Gustav once again the winner

These deviations from the average result from a difference of only three years in the starting date, but cause considerable financial differences:

  • At the end of his 30-year term in January 2001, Donald still owes 37,000 euros.
  • Gustav, on the other hand, was already debt-free 23½ years after taking out his loan and was able to invest the EUR 9,600 he had saved each year.

The difference between Gustav's and Donald's net assets 30 years after the respective loans were taken out is therefore a good EUR 100,000, i.e. more than the original loan amount.

This difference is solely due to the different interest rates for the respective fixed interest periods.

Both adhered to a previously prominent "rule", namely to choose the longest fixed-interest period on offer - ten years - because this was "the safest".

However, this rule falls somewhat short. After all, it concentrates the interest rate rollover risk on a very specific point in time ten years away - what is safe about that?

Fixed interest rate and risk

Rather, from a stylized perspective, the following risk laws of fixed interest rates seem to apply:

  • The interest rate risk is minimal with a full commitment for the entire term of the loan.
  • The maximum interest rate risk is when the loan is divided into two commitment periods of approximately equal length, i.e. when two very long commitment periods are agreed.
  • The risk decreases with each further reduction in the fixed interest period, but will never disappear.
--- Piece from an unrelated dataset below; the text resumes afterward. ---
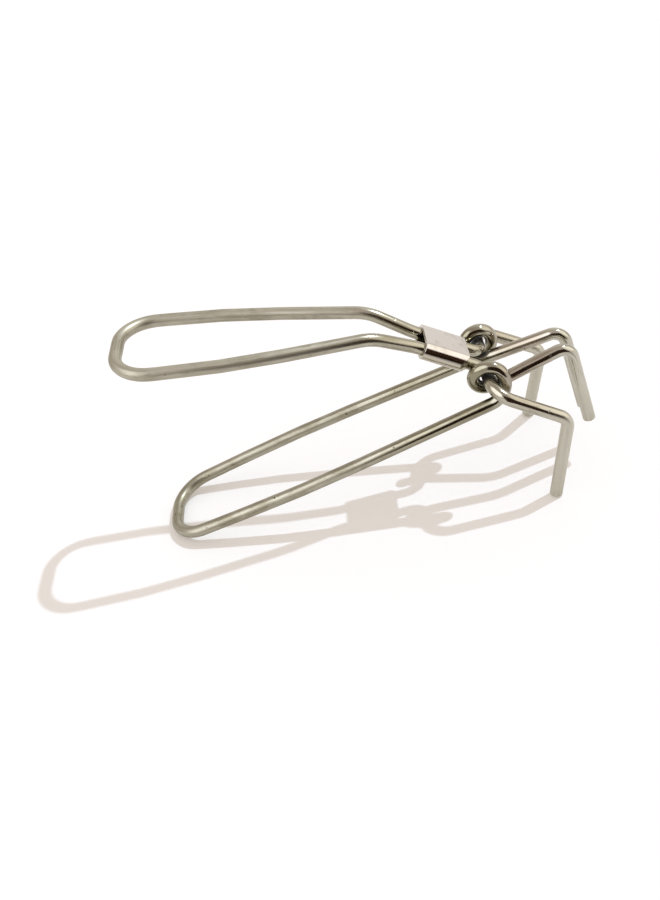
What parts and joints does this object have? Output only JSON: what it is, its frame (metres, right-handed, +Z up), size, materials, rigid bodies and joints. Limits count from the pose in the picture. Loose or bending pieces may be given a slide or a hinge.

The risk of a few less long fixed-interest periods is reduced by the more frequent readjustments of short-term fixed-interest periods thanks to averaging over the various interest rate levels over time. The following figure illustrates the qualitative relationship between the fixed-interest period and risk. In addition to what has been discussed so far, it also captures the decreasing risk when dividing into a few but unequal parts if the first part is greater than half of the total period. If, for example - to pick out a radical example - the first fixed-interest period is agreed for 27 years, the risk is again very low because the subsequent interest, which depends on the interest rate level in years 27 to 30, only has to be paid for three years and a considerable part of the debt has usually already been repaid by then, meaning that it can only cause comparatively little damage even in the event of a high-interest phase.

Of course, the law described above only applies if the risk of insolvency (due to rising loan interest rates) is negligible because the assets or income offer sufficient reserves in relation to the debt volume. If there is a noticeable probability of insolvency, spreading the interest rate risk over several points in time still reduces the risk of the average interest rate on the loan being higher than the average interest rate on the market during the financing term; however, the interest rate may be so high in just one of the various fixed interest rate periods for borrowers at risk of insolvency that there is no longer any benefit from the interest rate averaging because forced liquidation occurs.

However, the short fixed-interest periods were also regularly accompanied by faster debt repayment and thus lower overall interest charges, as the final empirical analysis indicates:

Fixed interest rate and debt repayment period

The graphs below show the alternative residual debt courses for four different start years (1970, 1975, 1980 and 1984). The long fixed-interest period is represented by ten-year fixed-interest periods, which were rigidly extended by ten years on expiry, which was required twice in each case. The conditions of the fixed-interest periods therefore originate from the years 70-80-90, 75-85-95, 80-90-2000 and 84-94-04.

The annuity was increased by one percentage point in each case by increasing the interest rate from the initial fixed interest rate (initial repayment rate therefore always 1 % p.a.) and left at this level for the entire financing term.

 

This ten-year strategy is compared with the results of a revolving one-year strategy (dashed curves), whose annuity was equated with the level of the corresponding ten-year variant. The borrower therefore generates the same cash flow to service the debt until full repayment in both strategies.

In all four selected comparative cases, the financing on the basis of the short fixed interest rate ended earlier, although in the first years of the debt repayment period, the longer fixed interest rate sometimes has lower residual debt balances, as can be seen on closer inspection in two of the four graphs. These results are a natural reflection of both the higher interest rate volatility of the short fixed-rate period and its lower average rate.

Assumptions and sources: The residual debt curves are based on one- and ten-year market interest rate data (yields on German government securities) according to Deutsche Bundesbank records (increased by one percentage point in each case to simulate a uniform bank margin).